À Hawaï, Paul Desmarais obtient la nomination de Marcel Faribault au poste de « conseiller spécial » du premier ministre Johnson en matière constitutionnelle et économique et celle de Charles Neapole à la Caisse de dépôt.

À la conférence constitutionnelle qui suit, Daniel Johnson ne fait mention ni d’indépendance, ni d’égalité, ni de rapatrier 100% des impôts. Il parle plutôt de fédéralisme renouvelé et de nouvelle constitution au grand étonnement des autres premiers ministres et de la presse.

À la grande déception du Général de Gaulle, Daniel Johnson ne reparla plus jamais d’indépendance et on raconte que Paul Desmarais a conservé jalousement comme trophée de chasse l’original de la déclaration de Hawaï.

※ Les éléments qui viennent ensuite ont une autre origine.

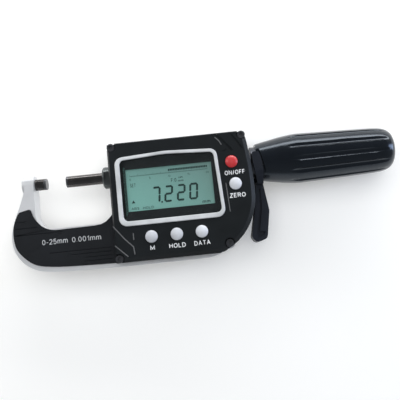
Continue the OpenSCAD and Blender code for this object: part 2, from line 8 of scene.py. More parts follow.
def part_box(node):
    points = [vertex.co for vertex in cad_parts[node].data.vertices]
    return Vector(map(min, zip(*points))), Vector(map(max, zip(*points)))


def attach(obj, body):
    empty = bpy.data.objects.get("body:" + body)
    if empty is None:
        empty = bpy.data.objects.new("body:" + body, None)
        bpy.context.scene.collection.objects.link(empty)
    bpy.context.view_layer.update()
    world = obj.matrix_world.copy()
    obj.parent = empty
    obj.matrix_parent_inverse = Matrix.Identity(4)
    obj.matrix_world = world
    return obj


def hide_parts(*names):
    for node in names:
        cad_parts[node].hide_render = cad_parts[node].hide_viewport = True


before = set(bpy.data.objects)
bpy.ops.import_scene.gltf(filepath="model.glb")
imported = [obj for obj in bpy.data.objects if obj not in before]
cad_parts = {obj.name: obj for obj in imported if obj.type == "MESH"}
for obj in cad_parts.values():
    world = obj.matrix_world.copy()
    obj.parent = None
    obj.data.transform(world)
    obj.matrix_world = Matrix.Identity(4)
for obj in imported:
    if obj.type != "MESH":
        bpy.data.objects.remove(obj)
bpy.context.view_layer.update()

MM = 0.001
HOUSING = "housing"

# ---------------------------------------------------------------- places, in mm, from the CAD nodes


def top_of(node):
    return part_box(node)[1][2] / MM


def low_of(node):
    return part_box(node)[0][2] / MM


def middle_of(node):
    """A node's middle, as seen from the front."""
    low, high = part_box(node)
    return (low[0] + high[0]) / 2 / MM, (low[1] + high[1]) / 2 / MM


FACE_Z = top_of("front_cover")
LCD_Z = top_of("lcd_panel")
PLATE_Z = top_of("front_grip_plate")
FLOOR_Z = low_of("rear_cover")

# ---------------------------------------------------------------- material tools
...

Le sort de Daniel Johnson étant réglé, les gens de Power Corporation pouvaient maintenant s’occuper de celui de René Lévesque qui voulait pousser le Parti libéral, dont il était ministre, à endosser ses thèses sur la souveraineté-association. L’attaque fut menée au congrès du Parti libéral par le ministre Éric Kierans et le premier ministre Jean Lesage.

René Lévesque se retira du congrès avant d’être exclus du Parti libéral et il mettra sur pied quelque mois plus tard le Mouvement souveraineté-association (MSA). Après son retrait de la vie politique, Jean Lesage fut invité à siéger sur le conseil d’administration de Power Corporation.

Au même moment, Desmarais organise la course de Trudeau à la chefferie du Parti libéral et son élection à la tête du pays le 25 juin 1968, le lendemain de l’émeute de la Saint-Jean-Baptiste.